Variations: A variation of the growth style is managers who in growth at a reasonable price – they do not invest in any shares with good earnings growth, but only those whose price is reasonable relative to those earnings.

Characteristics of a growth share:

  • Strong profit growth,
  • High earnings per share,
  • High revisions of earnings;
  • Expensive relative to other shares on the market;
  • High return on equity above the cost of capital.
  • High price-to-earnings ratio;
  • High price-to-book ratio;
  • Low or non-existent dividend yield.

 
Value and valuation style

What is it: A value-style manager selects shares that are undervalued, or cheap relative to what the manager determines their fair value or the break-up value of the company is. This is also referred to as the intrinsic value of the company.

Value managers choose these shares because they believe the shares will, at some point in the future, return to their fair value.

These managers are said to invest with a “margin of safety” or price discount. Not paying the full price for a share, means the likelihood of incurring losses are minimised.

Value-style managers tend to invest for the long term and do not trade shares actively. They are often said to be "contrarian" as they go against the herd and avoid current investment themes or trends.

Value-style managers are often high-conviction managers who prefer small, concentrated portfolios that are quite different to the benchmark or their competitors.

Tend to do well when: the market is slowing down or when the economy is in a downturn.

Variations: Some managers refer to themselves as valuation-style managers as the shares in which they invest are not necessarily cheap, but relative to expected earnings the price is low (a low price-to-earnings ratio).

Deep value managers look for very undervalued businesses or sectors of the market which can stay out of favour for long periods before recovering.

Characteristics of a value share:

  • Low price-to-earnings ratio;
  • Low price-to-book ratio;
  • Low price-to-sales ratio; and
  • High dividend yield.

The value and growth styles have often been misrepresented as opposite ends of a market cycle, but while there are cycles in the market during which growth shares may do better than value shares and vice versa, there are also times when both styles do well or badly.


Other styles

Momentum style

These managers invest in shares whose prices are rising. They may buy heavily into popular investment trends or themes with less consideration for the underlying company.

They are likely to trade shares more on shorter-term views than other managers with longer-term buy and hold views. They may buy shares that are not particularly cheap as they expect the price will continue to rise for three, six or 12 months.


Quality

Managers who invest in well-managed businesses with strong balance sheets, strong cashflows, and a competitive edge, are said to follow the quality style of investing.


Small and mid-cap

Most managers know and invest in larger shares, but some managers specialise in investing in mid- or small-cap shares as they are less well-researched, allowing the manager to gain an information advantage.

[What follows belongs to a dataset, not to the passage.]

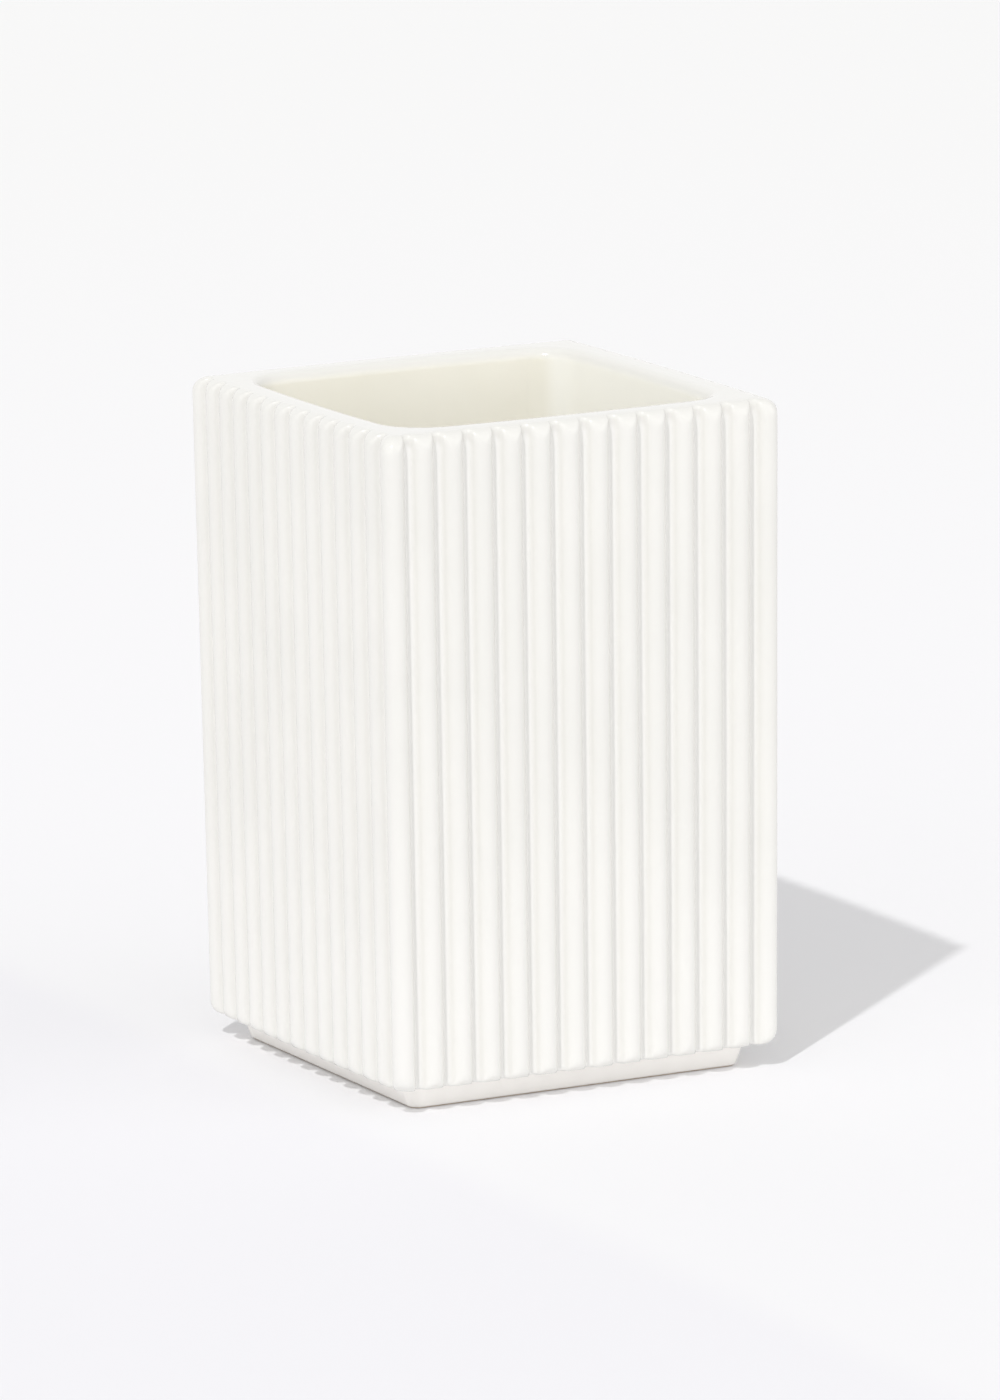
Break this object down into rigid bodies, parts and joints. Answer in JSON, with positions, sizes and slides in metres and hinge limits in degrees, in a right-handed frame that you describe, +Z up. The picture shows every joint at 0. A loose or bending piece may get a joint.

These shares tend to outperform when markets are trending up and underperform when markets are falling. They are considered to be more risky than shares with a larger market capitalisation.


Style matters

If a manager says it follows a style, you should expect it to perform well at certain times in line with the cycles in the market. Comparing managers with different styles should give you insights into whether a manager is performing as expected.

For example, a value manager may be performing below a benchmark when a growth manager is above benchmark over the same period.

When you use an active manager, you should expect its active decisions to result in it underperforming at times.  You should evaluate its performance in the context of the investment style and term over which the manager has stated it aims to deliver returns above its benchmark.

Over short, and sometimes over extended, periods there can be significant divergence in performance of managers with different investment styles. These divergences do correct over time - sometimes over many years.


Cramping style

Some managers argue that the size of the South African market makes style distinctions difficult, especially for large managers.

In small concentrated markets like South Africa, managers with large amounts of assets under management may be forced to invest largely in the largest companies rather than choose to invest based purely on value or growth characteristics.